Offensive tweets and unfair dismissal
Game Retail Ltd v Laws
Mr Laws was Game’s risk and loss prevention investigator. He opened a Twitter account (which didn’t specifically link him to his employer) and began following the stores for which he was responsible so that he could monitor inappropriate activity. Sixty-five Game stores subsequently followed Mr Laws, after one of its managers encouraged them to do so.
But it was Mr Laws himself who got into hot water for posting offensive tweets. He was dismissed but initially won his unfair dismissal claim. Dismissal was not within the band of reasonable responses, the tribunal said. The tweets had been posted using Mr Law’s own phone, outside working hours, and for private purposes. It hadn’t been established that any member of the public had access to Mr Law’s Twitter feed and had connected him with the company. Also relevant was the fact that Game’s disciplinary policy didn’t specifically say that use of social media in this way could be treated as gross misconduct.
The Employment Appeal Tribunal (EAT) disagreed. Mr Laws had not attempted to ensure that his tweets only went out to a private audience. He hadn’t set up two accounts (one personal, one professional), nor had he adjusted his settings to restrict his followers. And he was knowingly tweeting in the context of having some 65 of the Respondent’s stores following his feed – and on the recommendation of a store manager. It therefore couldn’t be considered private usage.
A new tribunal will now decide the question of whether dismissal was within the band of reasonable responses.
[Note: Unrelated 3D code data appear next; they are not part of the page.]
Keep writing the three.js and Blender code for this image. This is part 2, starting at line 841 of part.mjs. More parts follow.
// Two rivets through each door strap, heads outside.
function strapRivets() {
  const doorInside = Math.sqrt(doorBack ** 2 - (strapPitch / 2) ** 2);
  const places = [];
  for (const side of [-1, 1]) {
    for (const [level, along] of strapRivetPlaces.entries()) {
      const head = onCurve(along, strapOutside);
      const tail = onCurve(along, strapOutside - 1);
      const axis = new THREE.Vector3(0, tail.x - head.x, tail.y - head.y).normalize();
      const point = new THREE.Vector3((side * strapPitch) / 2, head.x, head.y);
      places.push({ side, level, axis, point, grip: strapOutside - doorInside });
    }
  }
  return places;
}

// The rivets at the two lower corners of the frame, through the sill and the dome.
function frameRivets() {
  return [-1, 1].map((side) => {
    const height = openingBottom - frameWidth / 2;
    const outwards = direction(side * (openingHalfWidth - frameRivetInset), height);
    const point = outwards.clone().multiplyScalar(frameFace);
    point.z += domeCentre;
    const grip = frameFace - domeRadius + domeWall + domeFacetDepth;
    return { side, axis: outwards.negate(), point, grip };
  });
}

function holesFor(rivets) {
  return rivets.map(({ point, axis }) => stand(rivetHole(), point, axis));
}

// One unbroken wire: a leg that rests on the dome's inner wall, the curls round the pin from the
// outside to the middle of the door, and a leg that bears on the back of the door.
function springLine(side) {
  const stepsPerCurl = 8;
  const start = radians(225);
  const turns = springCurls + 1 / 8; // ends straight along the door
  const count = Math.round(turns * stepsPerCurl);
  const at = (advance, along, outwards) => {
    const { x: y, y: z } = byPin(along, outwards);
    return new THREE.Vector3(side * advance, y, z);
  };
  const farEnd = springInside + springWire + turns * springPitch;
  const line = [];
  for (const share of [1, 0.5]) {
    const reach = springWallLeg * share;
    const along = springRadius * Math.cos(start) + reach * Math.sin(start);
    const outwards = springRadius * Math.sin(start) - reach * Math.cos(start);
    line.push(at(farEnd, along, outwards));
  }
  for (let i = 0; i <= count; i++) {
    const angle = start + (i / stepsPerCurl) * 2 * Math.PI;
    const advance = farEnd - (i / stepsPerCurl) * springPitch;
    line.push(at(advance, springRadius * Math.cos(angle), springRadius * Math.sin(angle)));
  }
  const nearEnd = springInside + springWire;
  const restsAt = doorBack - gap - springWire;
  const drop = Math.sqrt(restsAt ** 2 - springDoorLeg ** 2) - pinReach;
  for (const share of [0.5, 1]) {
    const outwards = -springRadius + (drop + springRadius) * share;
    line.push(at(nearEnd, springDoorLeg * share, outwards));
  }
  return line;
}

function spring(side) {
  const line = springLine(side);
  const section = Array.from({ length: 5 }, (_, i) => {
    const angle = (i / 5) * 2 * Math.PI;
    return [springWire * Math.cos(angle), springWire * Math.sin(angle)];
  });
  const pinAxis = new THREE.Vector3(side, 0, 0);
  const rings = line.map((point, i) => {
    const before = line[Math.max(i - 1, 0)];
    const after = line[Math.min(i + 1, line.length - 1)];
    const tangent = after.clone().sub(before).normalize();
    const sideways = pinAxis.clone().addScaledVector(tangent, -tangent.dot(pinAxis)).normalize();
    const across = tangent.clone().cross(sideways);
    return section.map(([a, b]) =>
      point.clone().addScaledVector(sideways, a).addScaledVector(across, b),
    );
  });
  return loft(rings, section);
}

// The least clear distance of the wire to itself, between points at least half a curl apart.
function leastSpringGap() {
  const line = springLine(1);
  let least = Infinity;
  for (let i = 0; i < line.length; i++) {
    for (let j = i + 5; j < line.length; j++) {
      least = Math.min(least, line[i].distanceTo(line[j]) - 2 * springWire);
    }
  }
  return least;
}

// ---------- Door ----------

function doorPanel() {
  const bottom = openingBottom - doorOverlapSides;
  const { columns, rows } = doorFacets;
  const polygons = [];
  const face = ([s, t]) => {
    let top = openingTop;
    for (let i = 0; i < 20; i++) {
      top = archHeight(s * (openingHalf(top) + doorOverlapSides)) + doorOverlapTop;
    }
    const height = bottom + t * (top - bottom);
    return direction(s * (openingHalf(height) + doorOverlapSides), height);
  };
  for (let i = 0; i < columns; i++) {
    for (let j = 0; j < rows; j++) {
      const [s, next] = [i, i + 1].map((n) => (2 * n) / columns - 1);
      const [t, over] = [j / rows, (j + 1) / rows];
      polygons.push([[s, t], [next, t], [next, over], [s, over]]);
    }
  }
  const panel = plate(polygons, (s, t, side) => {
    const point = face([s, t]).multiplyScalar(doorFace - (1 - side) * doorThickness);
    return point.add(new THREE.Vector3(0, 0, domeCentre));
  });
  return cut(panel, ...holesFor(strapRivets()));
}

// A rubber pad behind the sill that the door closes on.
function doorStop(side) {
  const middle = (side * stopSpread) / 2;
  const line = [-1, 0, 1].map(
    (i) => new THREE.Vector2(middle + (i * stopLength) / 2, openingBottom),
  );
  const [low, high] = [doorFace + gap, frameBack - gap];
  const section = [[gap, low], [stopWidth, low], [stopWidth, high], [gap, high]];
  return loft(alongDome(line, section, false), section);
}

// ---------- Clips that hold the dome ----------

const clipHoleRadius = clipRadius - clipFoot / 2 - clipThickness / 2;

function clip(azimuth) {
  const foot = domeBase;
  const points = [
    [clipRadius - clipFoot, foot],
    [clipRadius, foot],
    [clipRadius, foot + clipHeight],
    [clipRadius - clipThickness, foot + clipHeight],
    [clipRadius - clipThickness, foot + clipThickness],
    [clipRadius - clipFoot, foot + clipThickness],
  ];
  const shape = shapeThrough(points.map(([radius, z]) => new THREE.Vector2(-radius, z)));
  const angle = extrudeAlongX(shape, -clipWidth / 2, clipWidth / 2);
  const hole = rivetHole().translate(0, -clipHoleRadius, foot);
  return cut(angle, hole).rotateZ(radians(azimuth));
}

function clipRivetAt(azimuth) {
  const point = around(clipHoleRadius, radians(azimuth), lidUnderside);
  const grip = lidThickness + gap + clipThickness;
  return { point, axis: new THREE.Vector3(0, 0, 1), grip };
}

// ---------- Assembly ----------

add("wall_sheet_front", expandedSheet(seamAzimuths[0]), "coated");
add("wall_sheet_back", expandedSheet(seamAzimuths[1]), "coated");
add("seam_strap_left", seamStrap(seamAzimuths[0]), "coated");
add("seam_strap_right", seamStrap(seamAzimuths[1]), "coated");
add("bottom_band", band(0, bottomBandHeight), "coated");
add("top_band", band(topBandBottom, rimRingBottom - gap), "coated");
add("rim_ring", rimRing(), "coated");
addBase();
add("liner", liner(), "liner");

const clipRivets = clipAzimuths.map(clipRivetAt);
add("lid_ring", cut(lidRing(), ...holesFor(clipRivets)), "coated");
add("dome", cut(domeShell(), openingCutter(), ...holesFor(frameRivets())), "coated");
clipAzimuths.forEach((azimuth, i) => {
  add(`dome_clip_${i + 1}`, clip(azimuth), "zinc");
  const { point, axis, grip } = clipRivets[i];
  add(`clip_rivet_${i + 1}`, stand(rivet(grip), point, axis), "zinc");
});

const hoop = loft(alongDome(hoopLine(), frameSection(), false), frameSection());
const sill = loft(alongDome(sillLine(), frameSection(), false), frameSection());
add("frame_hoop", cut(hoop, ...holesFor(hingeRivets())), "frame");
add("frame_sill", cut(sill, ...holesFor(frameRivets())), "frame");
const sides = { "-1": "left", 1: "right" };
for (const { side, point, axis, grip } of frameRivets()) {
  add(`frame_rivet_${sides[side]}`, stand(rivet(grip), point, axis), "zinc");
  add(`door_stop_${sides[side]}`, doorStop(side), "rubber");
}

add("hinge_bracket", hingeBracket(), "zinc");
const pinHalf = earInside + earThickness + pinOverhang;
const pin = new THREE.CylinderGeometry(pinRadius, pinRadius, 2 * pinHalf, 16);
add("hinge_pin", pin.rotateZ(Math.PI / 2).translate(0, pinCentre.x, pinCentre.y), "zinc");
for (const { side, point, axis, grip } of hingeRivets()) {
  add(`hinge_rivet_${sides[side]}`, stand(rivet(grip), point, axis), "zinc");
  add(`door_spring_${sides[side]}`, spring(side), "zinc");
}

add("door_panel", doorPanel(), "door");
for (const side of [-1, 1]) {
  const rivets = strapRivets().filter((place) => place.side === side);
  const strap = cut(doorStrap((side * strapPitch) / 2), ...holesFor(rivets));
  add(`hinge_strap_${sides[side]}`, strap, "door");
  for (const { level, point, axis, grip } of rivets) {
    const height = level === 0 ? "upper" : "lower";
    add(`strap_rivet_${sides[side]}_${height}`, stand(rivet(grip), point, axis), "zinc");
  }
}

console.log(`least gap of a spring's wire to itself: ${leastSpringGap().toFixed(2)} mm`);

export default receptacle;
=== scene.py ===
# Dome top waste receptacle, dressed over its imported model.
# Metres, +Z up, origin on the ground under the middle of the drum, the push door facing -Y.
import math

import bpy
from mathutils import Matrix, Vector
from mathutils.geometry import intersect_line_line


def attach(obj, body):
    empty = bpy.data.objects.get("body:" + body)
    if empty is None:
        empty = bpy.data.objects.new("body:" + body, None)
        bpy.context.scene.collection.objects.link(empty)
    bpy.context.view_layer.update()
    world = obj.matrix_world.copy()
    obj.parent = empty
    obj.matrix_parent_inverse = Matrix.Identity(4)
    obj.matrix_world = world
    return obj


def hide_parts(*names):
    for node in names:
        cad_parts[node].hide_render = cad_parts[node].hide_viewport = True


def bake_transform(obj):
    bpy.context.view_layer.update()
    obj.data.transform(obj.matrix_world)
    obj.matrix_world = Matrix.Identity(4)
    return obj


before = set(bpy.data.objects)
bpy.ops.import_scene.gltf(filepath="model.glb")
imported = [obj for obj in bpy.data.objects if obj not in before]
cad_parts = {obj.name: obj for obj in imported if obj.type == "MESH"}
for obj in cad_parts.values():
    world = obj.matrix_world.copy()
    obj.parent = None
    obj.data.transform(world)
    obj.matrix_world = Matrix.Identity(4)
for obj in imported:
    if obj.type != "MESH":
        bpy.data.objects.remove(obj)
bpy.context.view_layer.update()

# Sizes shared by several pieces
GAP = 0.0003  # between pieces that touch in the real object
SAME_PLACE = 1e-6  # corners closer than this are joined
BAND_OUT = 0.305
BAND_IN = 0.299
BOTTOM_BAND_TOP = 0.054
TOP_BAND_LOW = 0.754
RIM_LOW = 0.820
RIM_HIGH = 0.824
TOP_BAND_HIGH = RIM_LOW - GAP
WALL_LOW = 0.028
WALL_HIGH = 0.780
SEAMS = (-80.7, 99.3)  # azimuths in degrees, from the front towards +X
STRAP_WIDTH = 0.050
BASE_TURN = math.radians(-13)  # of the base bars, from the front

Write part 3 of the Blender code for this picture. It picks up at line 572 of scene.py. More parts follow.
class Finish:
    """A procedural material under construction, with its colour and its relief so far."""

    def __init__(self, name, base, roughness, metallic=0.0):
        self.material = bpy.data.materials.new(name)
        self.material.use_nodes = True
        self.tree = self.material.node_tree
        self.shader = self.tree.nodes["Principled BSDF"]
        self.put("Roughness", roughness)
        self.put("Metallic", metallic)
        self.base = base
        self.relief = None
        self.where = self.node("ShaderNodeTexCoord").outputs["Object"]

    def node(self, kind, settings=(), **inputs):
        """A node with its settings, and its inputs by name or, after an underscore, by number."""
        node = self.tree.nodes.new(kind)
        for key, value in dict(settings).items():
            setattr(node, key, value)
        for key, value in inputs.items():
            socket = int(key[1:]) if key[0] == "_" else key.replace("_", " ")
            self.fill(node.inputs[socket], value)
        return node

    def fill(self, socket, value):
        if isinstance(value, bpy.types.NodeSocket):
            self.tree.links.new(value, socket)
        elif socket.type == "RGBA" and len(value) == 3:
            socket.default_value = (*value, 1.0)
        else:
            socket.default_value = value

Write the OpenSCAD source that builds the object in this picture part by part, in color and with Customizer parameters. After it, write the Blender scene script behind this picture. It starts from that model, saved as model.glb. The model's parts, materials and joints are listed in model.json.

The EAT steered away from issuing guidance on misuse of Twitter. Each case is different. But what we can say is that these are some of the important things to take into account:
• what the tweets say
• the employee’s settings – have these been restricted?
• the association that may be made between the employee and the employer (not just in the profile section, but throughout the Twitter feed)
• use of separate accounts for personal and work purposes
• what the company disciplinary policy says about sanctions for social media misuse.